I think that the most interesting aspect to the discussion was the exposure of the conundrum of this Smartsurfaces class, which is the troubling relationship between the ‘subject matter’ of this class and its ‘educational content’. I would broadly classify the subject matter of this class as heliotropism. I think that the ‘educational content’ of this class is inter-disciplinary collaboration, or rather the actual process of collaboration that takes place in each group’s quest to conceptualize the final project and bring it to fruition.

Of course, as we have all discovered in our group projects, these two variables combine to make for a roller coaster of excitement, progress, creativity, and frustration.

So, in one respect we (the students) have the impression that the criteria for judging the project’s success lies in the impressiveness of our end product, however, I think that the real criteria for judging success might actually lie in how we came to improve our collaborative approach throughout the project.

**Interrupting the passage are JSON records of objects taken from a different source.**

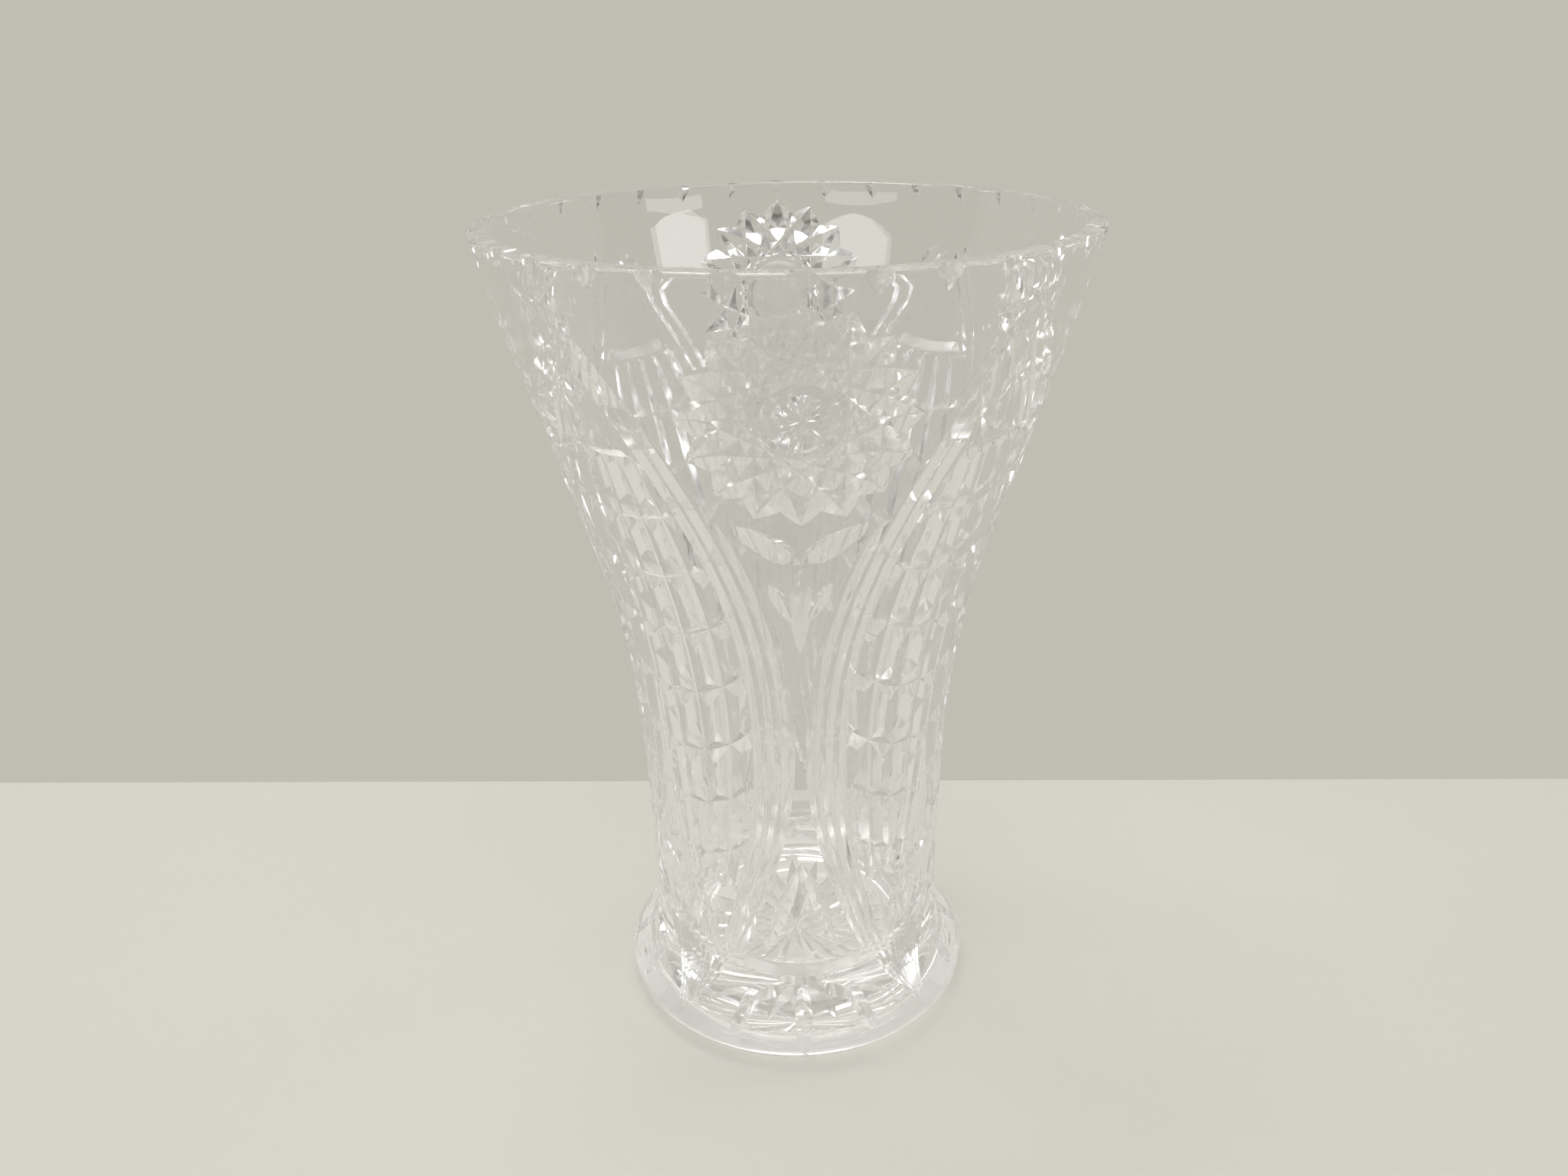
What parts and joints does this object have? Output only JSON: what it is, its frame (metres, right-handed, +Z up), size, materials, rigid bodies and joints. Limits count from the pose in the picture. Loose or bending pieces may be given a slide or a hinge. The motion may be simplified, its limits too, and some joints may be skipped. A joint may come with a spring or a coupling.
{
  "type": "cut crystal vase",
  "caption": "Tall flared vase of clear cut crystal with a round bulged foot, scalloped rim, hobstars and block-cut panels; holds water and cut flowers.",
  "frame": {"origin": "centre of the foot, on the surface that the vase stands on", "axes": "+Z up along the vase's axis; one of the four hobstars faces -Y"},
  "size_m": [0.1692, 0.1692, 0.25],
  "materials": {
    "crystal": "clear lead crystal, polished inside and on every cut, finely ground on the foot ring"
  },
  "bodies": {
    "root": {"vase_body": "crystal"}
  },
  "joints": []
}
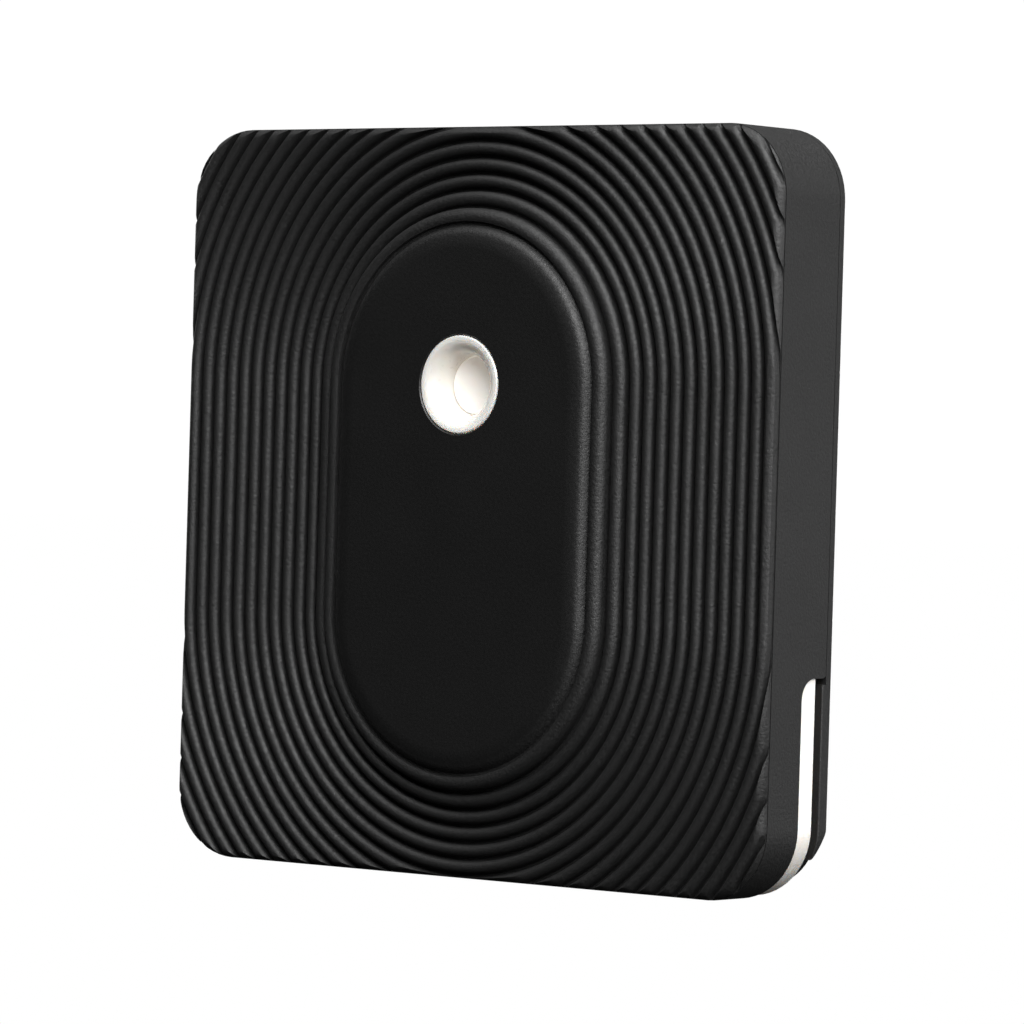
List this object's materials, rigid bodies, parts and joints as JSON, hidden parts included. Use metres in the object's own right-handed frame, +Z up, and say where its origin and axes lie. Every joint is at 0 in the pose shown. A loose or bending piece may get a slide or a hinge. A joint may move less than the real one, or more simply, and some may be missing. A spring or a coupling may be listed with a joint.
{
  "type": "temperature humidity sensor",
  "caption": "Flat square coin-cell temperature and humidity sensor with a raised stadium plate ringed by concentric beads, a recessed button, a pry notch and a snap-off back",
  "frame": {"origin": "centre of the flat back face, the face that lies on a shelf or is stuck to a wall", "axes": "+Z up, +Y out of the back face, -Y out of the front, +X to the right seen from the front"},
  "size_m": [0.036, 0.006, 0.036],
  "materials": {
    "black_plastic": "fine spark-eroded grain, matte black",
    "white_plastic": "smooth translucent white",
    "switch_plastic": "moulded black",
    "switch_sheet": "thin bright sheet",
    "board": "green solder mask over glass laminate",
    "chip_resin": "matte moulding resin",
    "ceramic_part": "fired ceramic",
    "antenna_ceramic": "white fired ceramic",
    "led_resin": "clear yellowish resin",
    "gilded_pad": "gilded copper",
    "contact_steel": "nickel plated spring strip",
    "cell_steel": "nickel plated can"
  },
  "bodies": {
    "case": {"front_cover": "black_plastic", "light_guide_frame": "white_plastic", "tact_switch_body": "switch_plastic", "tact_switch_cover": "switch_sheet", "circuit_board": "board", "radio_chip": "chip_resin", "main_crystal": "switch_sheet", "watch_crystal": "ceramic_part", "chip_antenna": "antenna_ceramic", "humidity_sensor": "chip_resin", "status_led": "led_resin", "chip_capacitors": "ceramic_part", "chip_resistors": "chip_resin", "programming_pads": "gilded_pad", "battery_positive_clip": "contact_steel", "battery_negative_spring": "contact_steel"},
    "button": {"control_button": "white_plastic", "tact_switch_plunger": "switch_plastic"},
    "back": {"back_cover": "black_plastic"},
    "cell": {"battery_can": "cell_steel", "battery_cap": "cell_steel"}
  },
  "joints": [
    {"name": "button_press", "type": "slide", "parent": "case", "child": "button", "axis": [0, 1, 0], "range_m": [0, 0.00025], "stiffness_N_per_m": 400},
    {"name": "back_cover_off", "type": "slide", "parent": "case", "child": "back", "axis": [0, 1, 0], "range_m": [0, 0.016]},
    {"name": "cell_out", "type": "slide", "parent": "case", "child": "cell", "axis": [0, 1, 0], "range_m": [0, 0.008]}
  ],
  "couplings": [
    {"joint": "cell_out", "follows": "back_cover_off", "ratio": 0.5}
  ]
}
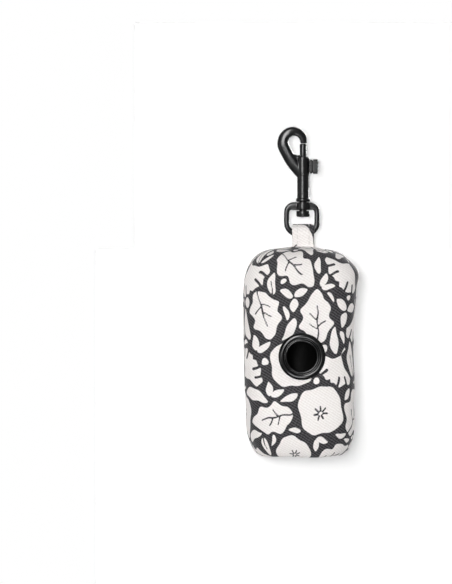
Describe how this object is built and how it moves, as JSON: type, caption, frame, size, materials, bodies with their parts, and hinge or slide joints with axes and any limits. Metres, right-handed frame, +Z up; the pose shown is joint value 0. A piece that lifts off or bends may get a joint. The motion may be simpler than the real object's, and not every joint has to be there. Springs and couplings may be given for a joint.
{
  "type": "dog poop bag dispenser",
  "caption": "Soft printed pouch that feeds waste bags from a roll through a round port, hung by a fabric loop from a swivelling bolt snap; a zip opens the back.",
  "frame": {"origin": "centre of the round part of the snap's hook, where the lead's ring sits", "axes": "+Z up as the part hangs, -Y out of the port in the pouch's front, +X towards the thumb knob"},
  "size_m": [0.0432, 0.0397, 0.124],
  "materials": {
    "black_paint": "satin black over die-cast zinc",
    "spring_steel": "drawn wire",
    "printed_fabric": "knit face on foam, off-white print on charcoal",
    "sewing_thread": "spun polyester",
    "binding_tape": "woven edge binding",
    "zip_tape": "woven tape",
    "zip_teeth": "moulded",
    "port_black": "satin black",
    "bag_film": "thin black film, wound",
    "cardboard": "kraft board"
  },
  "bodies": {
    "snap": {"snap_body": "black_paint", "bolt_spring": "spring_steel", "swivel_rivet": "black_paint"},
    "bolt": {"bolt": "black_paint", "thumb_knob": "black_paint"},
    "ring": {"swivel_ring": "black_paint"},
    "pouch": {"hanging_loop": "printed_fabric", "loop_stitching": "sewing_thread", "front_shell": "printed_fabric", "back_panel_left": "printed_fabric", "back_panel_right": "printed_fabric", "seam_binding": "binding_tape", "seam_stitching": "sewing_thread", "port_flange": "port_black", "port_washer": "port_black", "zip_tape_left": "zip_tape", "zip_tape_right": "zip_tape", "zip_teeth_left": "zip_teeth", "zip_teeth_right": "zip_teeth", "zip_stitching": "sewing_thread", "zip_top_stops": "black_paint", "zip_bottom_stop": "black_paint"},
    "slider": {"zip_slider": "black_paint"},
    "pull": {"zip_pull": "black_paint"},
    "roll": {"roll_core": "cardboard", "bag_roll": "bag_film"}
  },
  "joints": [
    {"name": "bolt_slide", "type": "slide", "parent": "snap", "child": "bolt", "axis": [0, 0, 1], "range_m": [-0.005, 0], "stiffness_N_per_m": 200, "springref_m": 0.008, "deforming": ["bolt_spring"]},
    {"name": "ring_swivel", "type": "hinge", "parent": "snap", "child": "ring", "pos_m": [0.00334, 0, -0.024], "axis": [0, 0, 1], "continuous": true},
    {"name": "pouch_swing", "type": "hinge", "parent": "ring", "child": "pouch", "pos_m": [0.00334, 0, -0.0339], "axis": [1, 0, 0], "range_deg": [-80, 80]},
    {"name": "zip_slide", "type": "slide", "parent": "pouch", "child": "slider", "axis": [0, 0, 1], "range_m": [-0.039, 0]},
    {"name": "pull_swing", "type": "hinge", "parent": "slider", "child": "pull", "pos_m": [0.00254, 0.017, -0.05799], "axis": [1, 0, 0], "range_deg": [0, 150]},
    {"name": "roll_spin", "type": "hinge", "parent": "pouch", "child": "roll", "pos_m": [0.00254, 0.00041, -0.08296], "axis": [0, 0, 1], "continuous": true}
  ]
}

In short I would almost be more comfortable with struggling and perhaps failing to produce the “product” if I am able to come to terms with the difficulties of interdisciplinary collaboration. In this regard I personally feel that the most valuable “product” of this class is not the impressiveness and installation of our concept and project, but the gained ability to interact with others to create pertinent concepts and bring them to fruition.

Interestingly, the criteria by which people outside of this class will judge its success and value (including those university officials responsible for funding the future of the class) will be the impressiveness of end product and the impact that our projects will make on them within the gallery installation, and not the more valuable aspect of each project which is the process by which we interacted to actually create them.